Amend emergency trade statutes to require that within 30 days of imposing tariffs, the executive must submit a detailed report to Congress documenting the threat, the evidence supporting it, and the expected duration of the tariffs. Congress would then have 60 days to pass a joint resolution of disapproval under fast-track procedures (no filibuster, limited debate, mandatory floor vote). Disapproval would nullify the tariffs.

This mechanism exists in other statutory contexts, including the Congressional Review Act. It provides a middle path between full delegation and full revocation of executive authority. The executive retains the ability to act swiftly in a crisis. Congress retains a realistic mechanism to check overreach without needing a veto-proof supermajority.

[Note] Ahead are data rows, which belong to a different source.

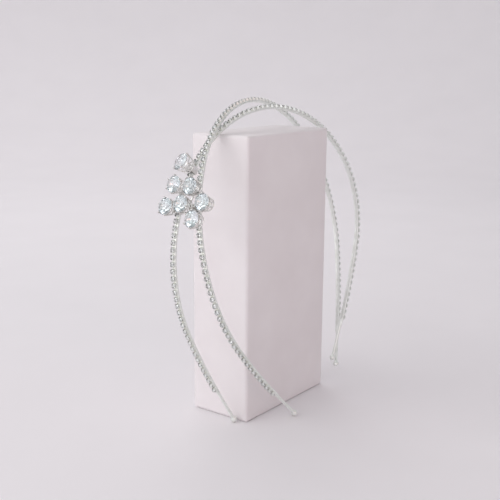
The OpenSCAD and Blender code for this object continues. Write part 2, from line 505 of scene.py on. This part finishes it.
def matt_emulsion_on_board():
    """White matt emulsion, rolled on sanded fibreboard.

    It dries without gloss and the roller leaves a fine stipple, so the eye sees an even, chalky face
    whose tone barely drifts.
    """
    made, tree = new_material("matt_emulsion_rolled_on_sanded_board")
    place = added(tree, "ShaderNodeTexCoord").outputs["Object"]
    clouds = added(tree, "ShaderNodeTexNoise", {
        "Vector": place, "Scale": per_mm(PAINT_CLOUDS), "Detail": 3.0})
    tone = added(tree, "ShaderNodeValToRGB", {"Fac": clouds.outputs["Fac"]},
                 stops=((0.3, "E4DFE0"), (0.7, "EAE6E7")))
    rough = added(tree, "ShaderNodeMapRange", {
        "Value": clouds.outputs["Fac"], "To Min": 0.5, "To Max": 0.62})
    stipple = added(tree, "ShaderNodeTexNoise", {
        "Vector": place, "Scale": per_mm(ROLLER_STIPPLE), "Detail": 4.0})
    bump = added(tree, "ShaderNodeBump", {
        "Height": stipple.outputs["Fac"], "Strength": 0.25, "Distance": STIPPLE_DEPTH * MM})
    paint = added(tree, "ShaderNodeBsdfPrincipled", {
        "Base Color": tone.outputs["Color"],
        "Roughness": rough.outputs["Result"],
        "Normal": bump.outputs["Normal"]})
    added(tree, "ShaderNodeOutputMaterial", {"Surface": paint.outputs["BSDF"]})
    return made


def plated_brass(name, light, dark, crevice_shade_colour, low, high):
    """Brass with a thin silver-tone plate, hazed where it was soldered and handled.

    The eye sees a soft pale shine between two roughnesses, rougher in the haze. In crevices and between
    the cups the colour is darkened towards a grey by the shader's ambient occlusion, which is painted
    shade. The real grain is a few hundredths of a millimetre. It is drawn coarser, so that it isn't
    lost as noise.
    """
    made, tree = new_material(name)
    place = added(tree, "ShaderNodeTexCoord").outputs["Object"]
    haze = added(tree, "ShaderNodeTexNoise", {
        "Vector": place, "Scale": per_mm(PLATE_HAZE), "Detail": 4.0})
    tone = added(tree, "ShaderNodeValToRGB", {"Fac": haze.outputs["Fac"]},
                 stops=((0.35, dark), (0.62, light)))
    rough = added(tree, "ShaderNodeMapRange", {
        "Value": haze.outputs["Fac"], "From Min": 0.3, "From Max": 0.7, "To Min": high, "To Max": low})
    grain = added(tree, "ShaderNodeTexNoise", {
        "Vector": place, "Scale": per_mm(PLATE_GRAIN), "Detail": 3.0})
    bump = added(tree, "ShaderNodeBump", {
        "Height": grain.outputs["Fac"], "Strength": 0.12, "Distance": GRAIN_DEPTH * MM})
    # Painted shade: ambient occlusion blends the plate towards a darker grey in crevices and between the
    # cups
    crevice = added(tree, "ShaderNodeAmbientOcclusion", {
        "Color": tone.outputs["Color"], "Distance": CREVICE_REACH * MM}, samples=8)
    unshaded_share = added(tree, "ShaderNodeMapRange", {
        "Value": crevice.outputs["AO"], "From Min": 0.35, "From Max": 0.8})
    plate = added(tree, "ShaderNodeMix", {
        "Factor": unshaded_share.outputs["Result"], "A": linear(crevice_shade_colour), "B": tone.outputs["Color"]},
        data_type="RGBA")
    metal = added(tree, "ShaderNodeBsdfPrincipled", {
        "Base Color": plate.outputs["Result"],
        "Metallic": 1.0,
        "Roughness": rough.outputs["Result"],
        "Normal": bump.outputs["Normal"]})
    added(tree, "ShaderNodeOutputMaterial", {"Surface": metal.outputs["BSDF"]})
    return made


def cut_glass(name, light, dark, ior):
    """Clear glass, ground flat and polished, with a faint cool tint that varies in the melt.

    The facets are mirror smooth, so the eye sees sharp bright and grey fields that change from facet
    to facet.
    """
    made, tree = new_material(name)
    place = added(tree, "ShaderNodeTexCoord").outputs["Object"]
    melt = added(tree, "ShaderNodeTexNoise", {
        "Vector": place, "Scale": per_mm(MELT_STREAKS), "Detail": 2.0})
    tone = added(tree, "ShaderNodeValToRGB", {"Fac": melt.outputs["Fac"]},
                 stops=((0.4, dark), (0.6, light)))
    glass = added(tree, "ShaderNodeBsdfPrincipled", {
        "Base Color": tone.outputs["Color"],
        "Roughness": 0.0,
        "IOR": ior,
        "Transmission Weight": 1.0})
    added(tree, "ShaderNodeOutputMaterial", {"Surface": glass.outputs["BSDF"]})
    return made


def foil_backing(name, cover, rough):
    """Silver fired on the back of a stone. The lower its cover, the more light passes.

    The eye sees it through the glass, as the brightness behind the facets.
    """
    made, tree = new_material(name)
    place = added(tree, "ShaderNodeTexCoord").outputs["Object"]
    crinkle = added(tree, "ShaderNodeTexNoise", {
        "Vector": place, "Scale": per_mm(FOIL_CRINKLE), "Detail": 2.0})
    tone = added(tree, "ShaderNodeValToRGB", {"Fac": crinkle.outputs["Fac"]},
                 stops=((0, "F8FAFB"), (1, "FFFFFF")))
    foil = added(tree, "ShaderNodeBsdfPrincipled", {
        "Base Color": tone.outputs["Color"],
        "Metallic": cover,
        "Roughness": rough,
        "IOR": CRYSTAL_IOR,
        "Transmission Weight": 1.0})
    added(tree, "ShaderNodeOutputMaterial", {"Surface": foil.outputs["BSDF"]})
    return made


def studio_paper():
    """Matt background paper. Its pulp leaves a faint cloudiness, so the floor isn't dead flat."""
    made, tree = new_material("studio_paper_matt")
    place = added(tree, "ShaderNodeTexCoord").outputs["Object"]
    pulp = added(tree, "ShaderNodeTexNoise", {
        "Vector": place, "Scale": per_mm(PAPER_PULP), "Detail": 3.0})
    tone = added(tree, "ShaderNodeValToRGB", {"Fac": pulp.outputs["Fac"]},
                 stops=((0.3, "EBE9EB"), (0.7, "EDEBED")))
    paper = added(tree, "ShaderNodeBsdfPrincipled", {"Base Color": tone.outputs["Color"], "Roughness": 0.9})
    added(tree, "ShaderNodeOutputMaterial", {"Surface": paper.outputs["BSDF"]})
    return made


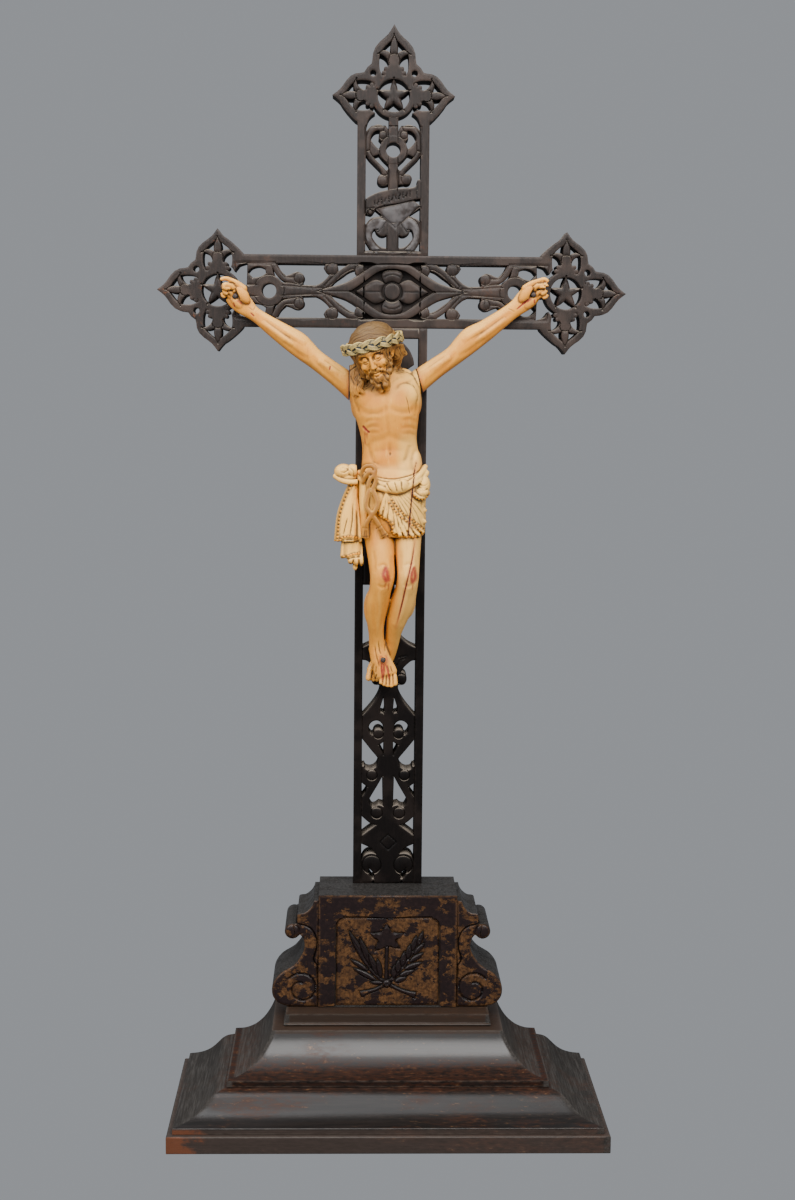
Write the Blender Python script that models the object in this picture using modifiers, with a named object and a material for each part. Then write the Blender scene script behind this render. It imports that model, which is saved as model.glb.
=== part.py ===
"""Carved wooden altar crucifix on a moulded plinth.

The frame has +Z up, -Y towards the viewer and its origin on the floor at the middle of the slab.
Sizes and places are in millimetres and are scaled by MM where a mesh is made.
"""
import math

import bmesh
import bpy
from mathutils import Matrix, Vector, geometry

MM = 0.001
FIT_GAP = 0.3

# Driving dimensions of the plinth
SLAB_WIDTH = 355.0
SLAB_DEPTH = 166.4
SLAB_HEIGHT = 14.2
LOWER_TOP = 42.4
UPPER_TOP = 72.0
FOOT_BOARD_TOP = 82.0
DIE_TOP = 180.2
DIE_HALF_WIDTH = 58.5
DIE_FRONT = 24.4

# Driving dimensions of the cross
TOTAL_HEIGHT = 900.0
CROSS_FRONT = 60.7
BACK = SLAB_DEPTH / 2
ARM_HALF = 29.6
BEAM_MIDDLE = 685.0
BEAM_LOW = BEAM_MIDDLE - ARM_HALF
BEAM_HIGH = BEAM_MIDDLE + ARM_HALF
BEAM_RAIL = 7.3
END_RING_X = 144.5
TOP_RING_Z = 843.5
TREFOIL_TIP = 50.2
TOP_TREFOIL_TIP = TOTAL_HEIGHT - TOP_RING_Z

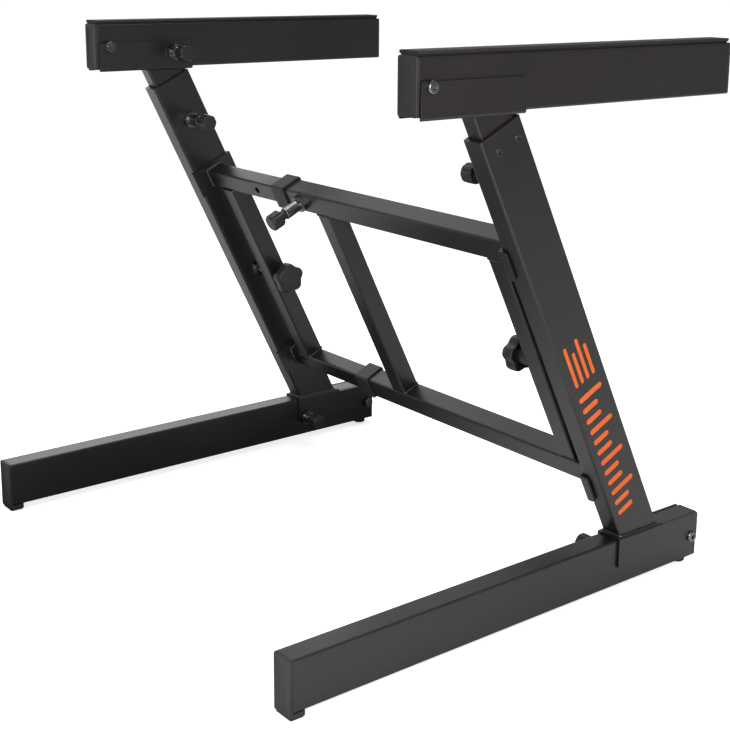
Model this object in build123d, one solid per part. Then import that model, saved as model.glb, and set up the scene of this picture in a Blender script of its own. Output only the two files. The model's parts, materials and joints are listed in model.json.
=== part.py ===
from build123d import *
import os
from math import cos, radians, sin

# Adjustable folding Z stand for a keyboard: two leaning side frames joined by a sliding H-frame.
# Millimetres. +Z up, floor at Z = 0, +X towards the near side frame, -Y towards the toes of the feet.
# The origin is on the floor in the middle of the whole stand.

# ---- driving dimensions ----
SIDE_X = 315.3            # middle of each side frame, from the stand's middle
WALL = 1.5                # tube wall
PLATE = 2.5               # bracket and saddle plate
BEND = 3.0                # outer bend radius of the brackets
TUBE_CORNER = 2.5         # outer corner radius of the tubes
FIT = 0.1                 # plugs in tubes, bolts in tubes

FOOT_LENGTH = 580.0
FOOT_WIDTH = 28.0
FOOT_HEIGHT = 55.0
PAD_HEIGHT = 7.0          # foot tube above the floor
SOLE = 1.6                # rubber sole under the toe block
TOE_BLOCK = 17.5          # length of the block under the toe
BUMPER_R = 8.5
CAP = 3.0                 # thickness of a moulded end cap's face
DISH = 0.9                # depth of the shallow dish in it
PLUG = 18.0               # how far a long end cap reaches into its tube
SHORT_PLUG = 6.0
FOOT_BOLT_INSET = 13.0    # pivot bolt from the heel
FOOT_PIN_BACK = 7.0       # index pin from the front of the leg
BRACKET_LEAD = 4.0        # foot bracket ahead of the leg
ROOF_TAIL = 6.0           # its roof behind the leg
CHEEK_DROP = 6.0          # its cheeks below the middle of the foot
HEEL_SHOW = 2.4           # heel past its cheeks

ARM_LENGTH = 447.0
ARM_WIDTH = 28.0
ARM_HEIGHT = 56.0
ARM_OVERHANG = 9.0        # arms reach this far past the heels
ARM_BOTTOM_Z = 554.0
STRIP_HEIGHT = 4.8
STRIP_WIDTH = 26.4        # over the head of the strip
STRIP_INSET = (1.5, 3.5)  # from the arm's front and rear ends
ARM_BOLT_INSET = 16.5     # pivot bolt from the arm's front end
ARM_PIN_BACK = 91.0       # index pin behind the pivot bolt
ARM_PIN_DROP = 9.0        # and below the middle of the arm
CHEEK_RISE = 5.2          # arm bracket's cheeks above the middle of the arm
ARM_SHOW = 3.9            # arm past its bracket, at the front
BRACKET_TAIL = 28.0       # arm bracket behind the index pin
BRACKET_FLOOR = 64.0      # length of its floor

LEAN = 64.0               # leg's angle from the floor
LEG_WIDTH = 26.0
LEG_DEPTH = 56.5
LEG_LENGTH = 512.0
LEG_FRONT_Y = 152.2       # front face of the leg where it meets the foot bracket
MAST_WIDTH = 20.0
MAST_DEPTH = 47.0
MAST_TAIL = 80.0          # mast below its last index hole
SLIDE_GAP = 0.3           # clearance of every plastic guide
BUSH_HEIGHT = 40.0
SLIDER_HEIGHT = 30.0

BAR_HEIGHT = 28.0         # outer crossbars, across the leg's lean and along its depth
BAR_DEPTH = 26.0
INNER_BAR_GAP = 0.4       # clearance of the inner crossbars in the outer ones
UPPER_BAR = 367.2         # crossbar heights along the leg
LOWER_BAR = 65.0
BAR_END_X = -126.0        # open end of the outer crossbars
INNER_BAR_END_X = 190.0   # hidden free end of the inner crossbars
POST = 25.0               # square tube of the uprights and the brace
POST_GAP = 27.0           # upright to leg
BRACE_X = -46.0
SLEEVE_SKIN = 2.4
SLEEVE_LIP = 12.0         # sleeve ahead of the outer crossbar's mouth
SLEEVE_CUFF = 14.0        # and over it
SADDLE_HEIGHT = 36.0
SADDLE_LIP = 11.2         # saddle flange, from the web's back across the leg's front and rear
SADDLE_CORNER = 6.0
SADDLE_GAP = 1.0          # flange to leg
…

Implementation authority rests with Congress to enact the amendment. Once in place, the process is self-executing: executive reports, congressional votes occur on a fixed timeline. The structural change is procedural forcing—Congress must confront the question of whether it supports the tariff policy, rather than passively allowing it to continue.

Assessment: Which Repair Is Most Achievable?

Calibration Three—the fast-track disapproval mechanism—is the most politically achievable. It does not strip the executive of crisis authority, does not invite judicial entanglement in foreign policy, and provides Congress with a tool that requires only majority support. It can be framed as a restoration of legislative prerogative rather than a rebuke to any particular president.

Calibration One (sunsets) is more comprehensive but requires Congress to take ownership of trade policy on a recurring basis—a responsibility many members prefer to avoid. Calibration Two (proportionality review) invites the most judicial involvement and is vulnerable to criticism as judicial policymaking.

The minimum viable repair is Calibration Three. It does not fix the underlying temporal problem, but it restores a feedback loop between branches. It forces the question: is this still an emergency, or has it become policy? That question, asked and answered on a regular basis, is the difference between a constitutional system and an indefinite crisis state dressed as one.